The Business Reality Argument: A third perspective acknowledges that Gundam’s core audience is aging, the domestic market is finite, and global expansion requires different design approaches. From this view, Rogue Orbit represents necessary adaptation to market realities. The criticism, however, is that Bandai Namco may be targeting the wrong “new audience”—players interested in hunting games may not care about Gundam specifically, while Gundam fans acquired through anime like The Witch from Mercury may not be interested in action games.

The Monetization Concern: Across all perspectives, fans express skepticism about expected free-to-play and gacha mechanics. This reflects a decade of accumulated distrust toward Bandai Namco’s monetization practices. The concern is not merely about cost, but about whether the game’s design will be balanced around player progression or around encouraging spending.

Insights

Gundam Rogue Orbit exposes a fundamental tension in how legacy entertainment franchises navigate growth. The franchise’s 45-year history has created both its greatest asset—brand recognition and fan investment—and its greatest liability—accumulated expectations and definitional ambiguity.

The core issue is not whether Gundam should evolve. G Gundam proved that radical reimagining is possible. Rather, the issue is whether evolution requires narrative and thematic justification that makes the departure feel intentional rather than opportunistic. Fans can accept “this is a different kind of Gundam story” if the story explains why. They resist “we applied Gundam branding to a hunting game because hunting games sell.”
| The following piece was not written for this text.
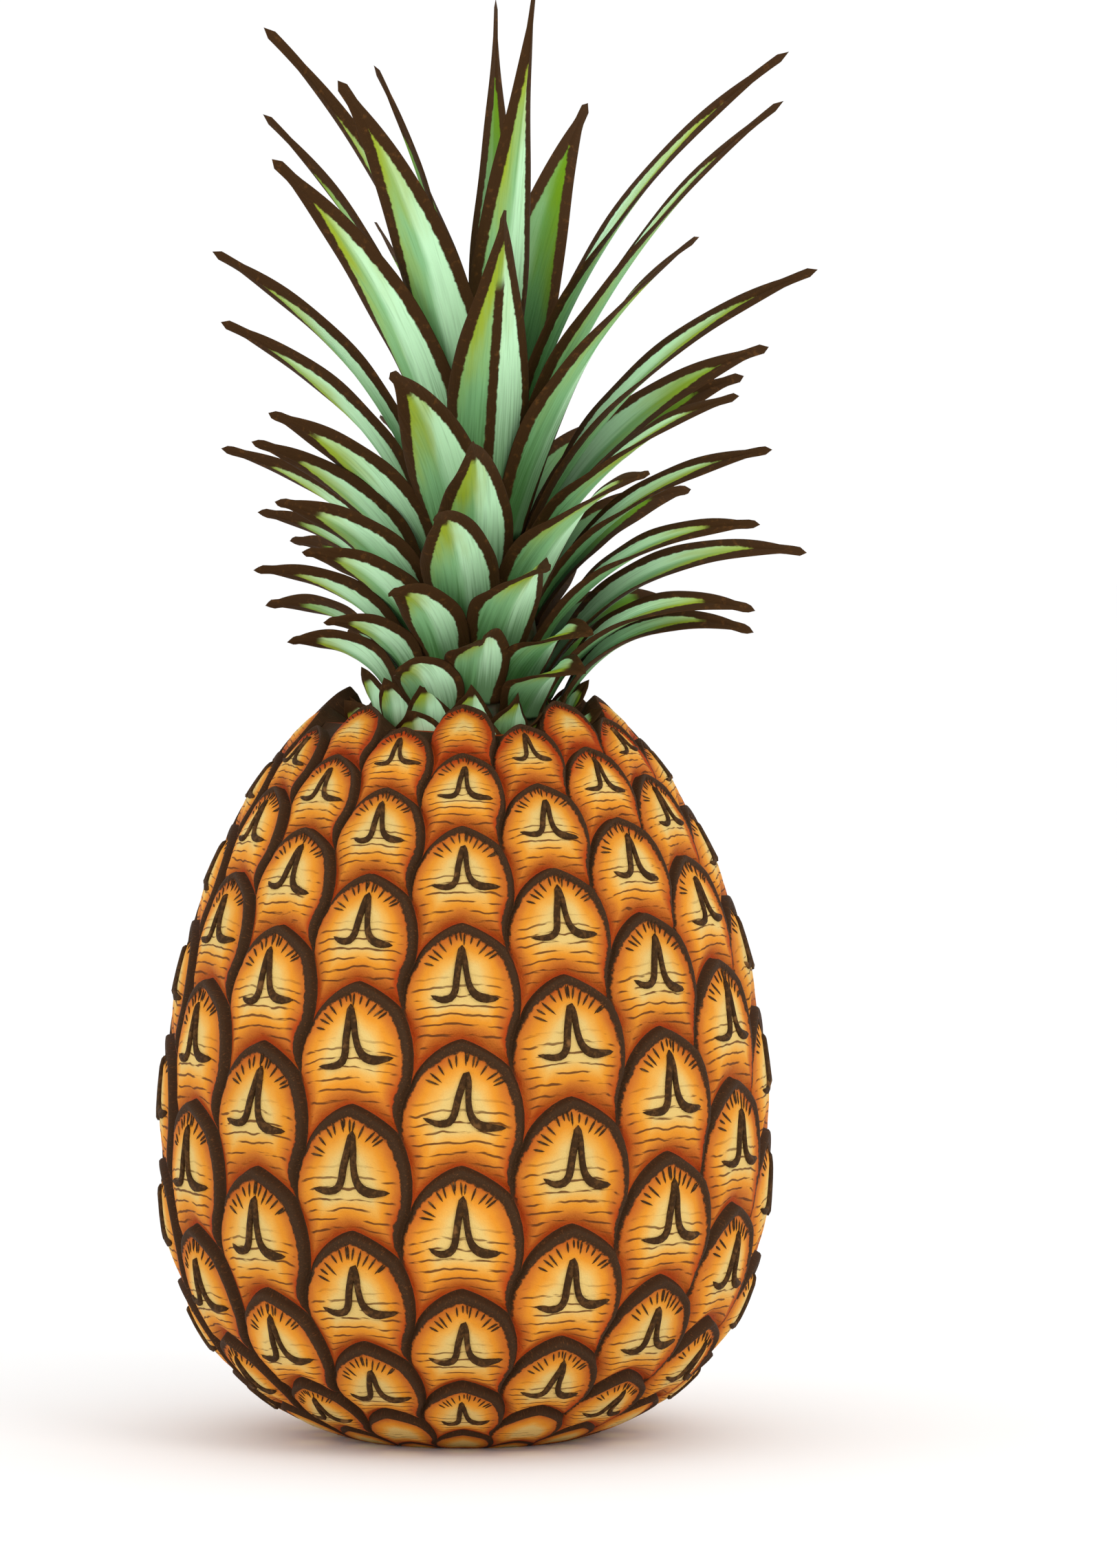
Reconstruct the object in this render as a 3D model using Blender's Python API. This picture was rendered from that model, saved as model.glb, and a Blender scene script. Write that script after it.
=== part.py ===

The demographic challenge is equally revealing. Bandai Namco acquired new Gundam audiences through anime like The Witch from Mercury, but those audiences’ interests may not align with action-game mechanics. Simultaneously, the company’s core gaming audience—players of Gundam Battle Operation and similar titles—skews older and smaller. Rogue Orbit attempts to bridge this gap by using Gundam IP to attract hunting-game players, but this strategy assumes that IP recognition alone drives purchasing decisions across genre boundaries.

The monetization skepticism reflects a broader industry credibility problem. Free-to-play games with gacha mechanics have become industry standard, but they carry reputational risk, especially for legacy franchises. Bandai Namco’s history of aggressive monetization in Gundam games has created baseline distrust that no announcement can immediately overcome.

For Rogue Orbit to succeed, it must accomplish three things: deliver compelling hunting-game mechanics that stand on their own merit, provide narrative context that makes the Gundam setting feel integral rather than incidental, and demonstrate transparent, player-friendly monetization practices. Whether the game achieves these goals will determine not just its commercial performance, but whether Gundam’s identity can survive another expansion of its definition.

The broader lesson extends beyond Gundam. As entertainment companies manage aging franchises in saturated markets, they face a choice: invest in deepening existing audience loyalty, or risk that loyalty to pursue new audiences who may lack the same commitment to the brand. Rogue Orbit’s reception will signal whether that gamble can succeed.